- [Problem requirements]
Emit the exact text of every line from the line with "imported = [obj" to the line with "bpy.data.objects.remove(obj)", both ends included. No other output is expected.

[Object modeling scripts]

★ ★ ★ ★ ★

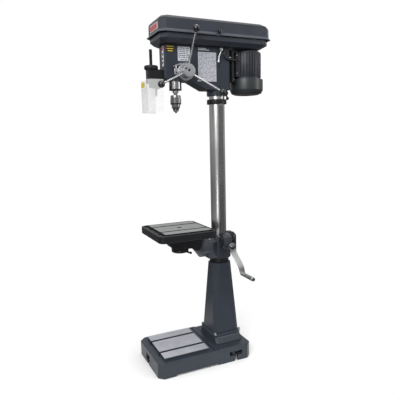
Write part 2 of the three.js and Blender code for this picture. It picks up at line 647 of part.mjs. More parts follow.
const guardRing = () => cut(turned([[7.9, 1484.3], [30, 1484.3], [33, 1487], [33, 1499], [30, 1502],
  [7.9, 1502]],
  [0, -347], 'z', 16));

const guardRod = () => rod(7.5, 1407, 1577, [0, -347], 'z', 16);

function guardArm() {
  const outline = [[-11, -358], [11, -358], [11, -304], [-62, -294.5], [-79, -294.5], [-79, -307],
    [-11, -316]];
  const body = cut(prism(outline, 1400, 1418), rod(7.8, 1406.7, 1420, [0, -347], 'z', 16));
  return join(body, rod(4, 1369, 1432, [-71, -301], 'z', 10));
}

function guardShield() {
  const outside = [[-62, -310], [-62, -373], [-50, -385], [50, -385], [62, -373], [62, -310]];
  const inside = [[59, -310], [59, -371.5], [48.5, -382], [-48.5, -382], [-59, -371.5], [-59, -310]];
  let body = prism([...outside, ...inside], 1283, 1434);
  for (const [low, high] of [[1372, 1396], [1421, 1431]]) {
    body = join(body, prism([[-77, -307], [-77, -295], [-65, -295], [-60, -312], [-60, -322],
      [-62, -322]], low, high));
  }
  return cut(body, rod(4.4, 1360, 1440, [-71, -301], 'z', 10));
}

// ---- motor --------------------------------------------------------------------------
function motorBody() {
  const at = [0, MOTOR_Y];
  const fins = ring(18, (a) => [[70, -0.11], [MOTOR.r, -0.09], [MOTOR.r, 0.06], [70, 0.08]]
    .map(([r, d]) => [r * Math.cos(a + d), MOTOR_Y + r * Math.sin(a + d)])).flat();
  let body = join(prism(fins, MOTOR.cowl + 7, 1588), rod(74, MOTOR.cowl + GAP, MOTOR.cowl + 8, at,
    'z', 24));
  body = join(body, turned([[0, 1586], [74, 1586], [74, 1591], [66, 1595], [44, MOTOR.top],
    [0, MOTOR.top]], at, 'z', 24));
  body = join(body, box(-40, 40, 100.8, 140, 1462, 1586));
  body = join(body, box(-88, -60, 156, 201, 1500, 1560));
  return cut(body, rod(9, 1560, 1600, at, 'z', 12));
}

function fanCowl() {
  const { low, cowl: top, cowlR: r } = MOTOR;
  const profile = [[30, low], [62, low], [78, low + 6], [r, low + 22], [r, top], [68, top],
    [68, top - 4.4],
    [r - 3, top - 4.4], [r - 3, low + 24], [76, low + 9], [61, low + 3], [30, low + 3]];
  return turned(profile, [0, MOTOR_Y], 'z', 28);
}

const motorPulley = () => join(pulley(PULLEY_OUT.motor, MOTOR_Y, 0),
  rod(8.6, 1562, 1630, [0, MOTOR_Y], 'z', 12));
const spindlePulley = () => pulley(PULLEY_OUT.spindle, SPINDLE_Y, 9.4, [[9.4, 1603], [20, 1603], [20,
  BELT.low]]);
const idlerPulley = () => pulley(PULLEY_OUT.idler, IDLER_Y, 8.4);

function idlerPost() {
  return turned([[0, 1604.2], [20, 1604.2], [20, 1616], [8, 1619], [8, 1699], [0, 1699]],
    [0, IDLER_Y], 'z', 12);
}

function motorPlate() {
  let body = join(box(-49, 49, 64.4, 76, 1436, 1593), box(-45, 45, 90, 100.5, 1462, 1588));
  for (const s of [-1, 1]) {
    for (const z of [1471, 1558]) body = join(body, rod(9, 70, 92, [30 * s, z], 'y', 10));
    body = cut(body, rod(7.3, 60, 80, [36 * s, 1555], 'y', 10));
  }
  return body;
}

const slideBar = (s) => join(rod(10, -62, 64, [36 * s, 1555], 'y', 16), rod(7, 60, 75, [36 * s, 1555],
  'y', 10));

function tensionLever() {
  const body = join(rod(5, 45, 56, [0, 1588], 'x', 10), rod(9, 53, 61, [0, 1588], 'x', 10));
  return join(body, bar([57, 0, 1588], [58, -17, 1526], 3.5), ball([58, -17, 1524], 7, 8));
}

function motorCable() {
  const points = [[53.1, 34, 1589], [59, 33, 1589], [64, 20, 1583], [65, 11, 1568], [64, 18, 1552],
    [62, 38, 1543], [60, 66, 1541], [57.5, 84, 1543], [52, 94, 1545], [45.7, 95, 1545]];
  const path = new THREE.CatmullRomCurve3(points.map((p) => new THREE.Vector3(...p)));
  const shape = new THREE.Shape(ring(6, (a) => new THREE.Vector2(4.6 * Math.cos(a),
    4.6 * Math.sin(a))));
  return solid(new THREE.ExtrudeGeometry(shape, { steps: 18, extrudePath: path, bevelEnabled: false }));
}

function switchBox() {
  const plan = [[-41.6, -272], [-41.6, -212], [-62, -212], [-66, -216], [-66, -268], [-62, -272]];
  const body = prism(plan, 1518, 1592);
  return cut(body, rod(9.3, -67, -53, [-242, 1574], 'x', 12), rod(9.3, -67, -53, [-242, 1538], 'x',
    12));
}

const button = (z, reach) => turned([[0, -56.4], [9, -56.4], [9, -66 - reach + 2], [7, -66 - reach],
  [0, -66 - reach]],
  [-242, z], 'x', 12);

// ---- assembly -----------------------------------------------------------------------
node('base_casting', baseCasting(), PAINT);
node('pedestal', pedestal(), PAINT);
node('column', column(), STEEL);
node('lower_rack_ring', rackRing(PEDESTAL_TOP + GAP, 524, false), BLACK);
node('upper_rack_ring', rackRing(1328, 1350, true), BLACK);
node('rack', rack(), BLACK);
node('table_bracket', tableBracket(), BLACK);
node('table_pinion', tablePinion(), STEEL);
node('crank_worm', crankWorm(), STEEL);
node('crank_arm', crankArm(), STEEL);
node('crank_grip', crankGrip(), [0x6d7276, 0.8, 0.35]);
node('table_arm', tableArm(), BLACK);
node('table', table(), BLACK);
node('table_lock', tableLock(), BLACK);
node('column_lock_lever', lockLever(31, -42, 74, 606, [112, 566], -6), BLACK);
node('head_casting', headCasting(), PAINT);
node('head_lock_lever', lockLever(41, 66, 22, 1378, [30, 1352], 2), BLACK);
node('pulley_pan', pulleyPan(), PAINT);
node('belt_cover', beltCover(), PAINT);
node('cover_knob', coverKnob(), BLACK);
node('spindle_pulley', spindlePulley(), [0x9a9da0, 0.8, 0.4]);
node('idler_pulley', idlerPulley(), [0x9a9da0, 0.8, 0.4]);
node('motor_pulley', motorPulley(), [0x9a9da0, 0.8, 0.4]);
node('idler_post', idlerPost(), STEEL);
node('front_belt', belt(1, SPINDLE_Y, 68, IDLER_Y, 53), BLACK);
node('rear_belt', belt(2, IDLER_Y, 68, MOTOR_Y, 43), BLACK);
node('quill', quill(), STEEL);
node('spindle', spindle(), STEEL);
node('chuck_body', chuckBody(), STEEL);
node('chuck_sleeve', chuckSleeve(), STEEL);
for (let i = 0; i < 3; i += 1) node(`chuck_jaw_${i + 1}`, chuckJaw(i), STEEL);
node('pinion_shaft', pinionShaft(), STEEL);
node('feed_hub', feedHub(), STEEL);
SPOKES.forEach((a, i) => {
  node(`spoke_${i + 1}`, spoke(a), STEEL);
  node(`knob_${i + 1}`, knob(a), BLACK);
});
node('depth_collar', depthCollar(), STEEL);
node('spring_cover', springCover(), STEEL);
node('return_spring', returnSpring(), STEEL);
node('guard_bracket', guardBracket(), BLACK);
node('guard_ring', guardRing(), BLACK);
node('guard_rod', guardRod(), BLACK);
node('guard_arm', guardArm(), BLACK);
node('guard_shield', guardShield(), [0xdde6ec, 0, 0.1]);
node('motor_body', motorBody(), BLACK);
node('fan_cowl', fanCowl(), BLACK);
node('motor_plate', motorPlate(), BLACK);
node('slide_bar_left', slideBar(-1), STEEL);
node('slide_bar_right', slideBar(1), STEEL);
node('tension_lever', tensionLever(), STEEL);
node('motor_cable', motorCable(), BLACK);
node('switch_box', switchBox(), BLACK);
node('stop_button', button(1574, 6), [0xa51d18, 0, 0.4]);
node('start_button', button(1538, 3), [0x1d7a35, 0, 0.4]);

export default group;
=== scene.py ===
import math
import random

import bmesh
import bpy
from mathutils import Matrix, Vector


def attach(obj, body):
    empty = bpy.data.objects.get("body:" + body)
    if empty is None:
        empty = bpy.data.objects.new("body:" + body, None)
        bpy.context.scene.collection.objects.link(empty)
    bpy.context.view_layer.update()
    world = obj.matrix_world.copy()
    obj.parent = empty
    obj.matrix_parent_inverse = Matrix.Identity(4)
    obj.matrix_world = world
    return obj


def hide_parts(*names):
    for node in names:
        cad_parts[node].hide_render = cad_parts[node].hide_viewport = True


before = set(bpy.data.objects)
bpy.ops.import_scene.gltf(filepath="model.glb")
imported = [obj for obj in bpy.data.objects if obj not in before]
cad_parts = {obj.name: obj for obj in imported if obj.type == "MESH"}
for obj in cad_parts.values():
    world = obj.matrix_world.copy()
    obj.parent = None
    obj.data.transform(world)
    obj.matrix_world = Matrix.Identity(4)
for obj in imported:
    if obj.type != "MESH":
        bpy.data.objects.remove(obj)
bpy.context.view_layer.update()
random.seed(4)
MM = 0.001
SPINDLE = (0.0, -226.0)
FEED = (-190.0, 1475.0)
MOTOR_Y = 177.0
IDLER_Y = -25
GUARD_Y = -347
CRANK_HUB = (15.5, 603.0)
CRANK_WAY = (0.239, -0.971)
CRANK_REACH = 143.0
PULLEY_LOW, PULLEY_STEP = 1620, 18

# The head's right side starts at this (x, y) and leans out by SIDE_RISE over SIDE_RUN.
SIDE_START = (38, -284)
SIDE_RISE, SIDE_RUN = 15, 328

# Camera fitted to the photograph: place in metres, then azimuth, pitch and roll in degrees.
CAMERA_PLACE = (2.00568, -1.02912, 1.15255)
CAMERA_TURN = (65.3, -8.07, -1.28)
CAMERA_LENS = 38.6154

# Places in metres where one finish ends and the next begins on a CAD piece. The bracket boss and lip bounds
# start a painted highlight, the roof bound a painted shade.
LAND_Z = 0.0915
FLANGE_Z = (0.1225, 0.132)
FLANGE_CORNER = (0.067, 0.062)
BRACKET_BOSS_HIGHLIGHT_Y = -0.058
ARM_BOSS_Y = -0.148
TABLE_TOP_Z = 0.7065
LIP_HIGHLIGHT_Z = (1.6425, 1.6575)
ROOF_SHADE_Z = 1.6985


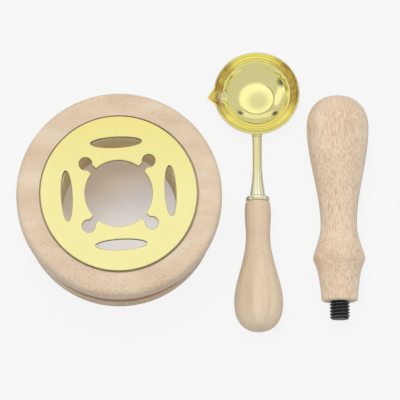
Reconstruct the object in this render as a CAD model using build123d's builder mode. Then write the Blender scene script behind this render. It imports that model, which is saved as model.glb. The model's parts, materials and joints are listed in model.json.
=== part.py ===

★ ★ ★ ★ ★

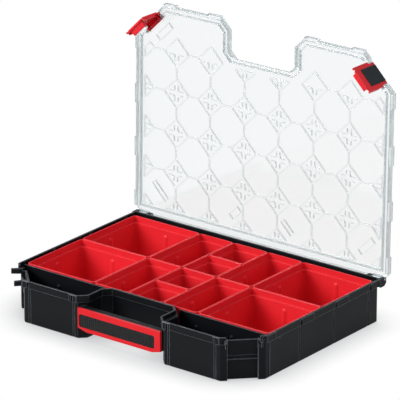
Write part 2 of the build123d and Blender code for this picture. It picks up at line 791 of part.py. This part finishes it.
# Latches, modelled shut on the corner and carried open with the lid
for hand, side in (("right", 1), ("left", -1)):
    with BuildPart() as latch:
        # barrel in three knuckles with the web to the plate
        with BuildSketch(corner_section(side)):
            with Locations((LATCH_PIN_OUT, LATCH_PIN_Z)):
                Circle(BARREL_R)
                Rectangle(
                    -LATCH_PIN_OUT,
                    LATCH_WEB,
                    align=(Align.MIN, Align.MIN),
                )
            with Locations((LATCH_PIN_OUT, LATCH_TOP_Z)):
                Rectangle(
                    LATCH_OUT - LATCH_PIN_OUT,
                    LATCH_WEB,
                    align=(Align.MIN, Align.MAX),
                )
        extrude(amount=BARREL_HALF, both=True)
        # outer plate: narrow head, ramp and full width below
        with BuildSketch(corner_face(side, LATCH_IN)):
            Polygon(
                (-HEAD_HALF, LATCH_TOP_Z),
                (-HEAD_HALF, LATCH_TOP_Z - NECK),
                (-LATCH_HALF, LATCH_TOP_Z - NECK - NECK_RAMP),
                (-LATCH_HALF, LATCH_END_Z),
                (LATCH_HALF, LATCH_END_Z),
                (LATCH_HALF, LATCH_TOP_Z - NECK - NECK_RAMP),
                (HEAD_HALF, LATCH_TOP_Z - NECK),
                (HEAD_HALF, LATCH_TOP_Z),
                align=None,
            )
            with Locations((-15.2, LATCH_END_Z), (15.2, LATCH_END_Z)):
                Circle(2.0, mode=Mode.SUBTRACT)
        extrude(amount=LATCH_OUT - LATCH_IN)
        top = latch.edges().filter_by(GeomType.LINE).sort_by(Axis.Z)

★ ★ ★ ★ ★

- [Result of the task]
imported = [obj for obj in bpy.data.objects if obj not in before]
cad_parts = {obj.name: obj for obj in imported if obj.type == "MESH"}
for obj in cad_parts.values():
    world = obj.matrix_world.copy()
    obj.parent = None
    obj.data.transform(world)
    obj.matrix_world = Matrix.Identity(4)
for obj in imported:
    if obj.type != "MESH":
        bpy.data.objects.remove(obj)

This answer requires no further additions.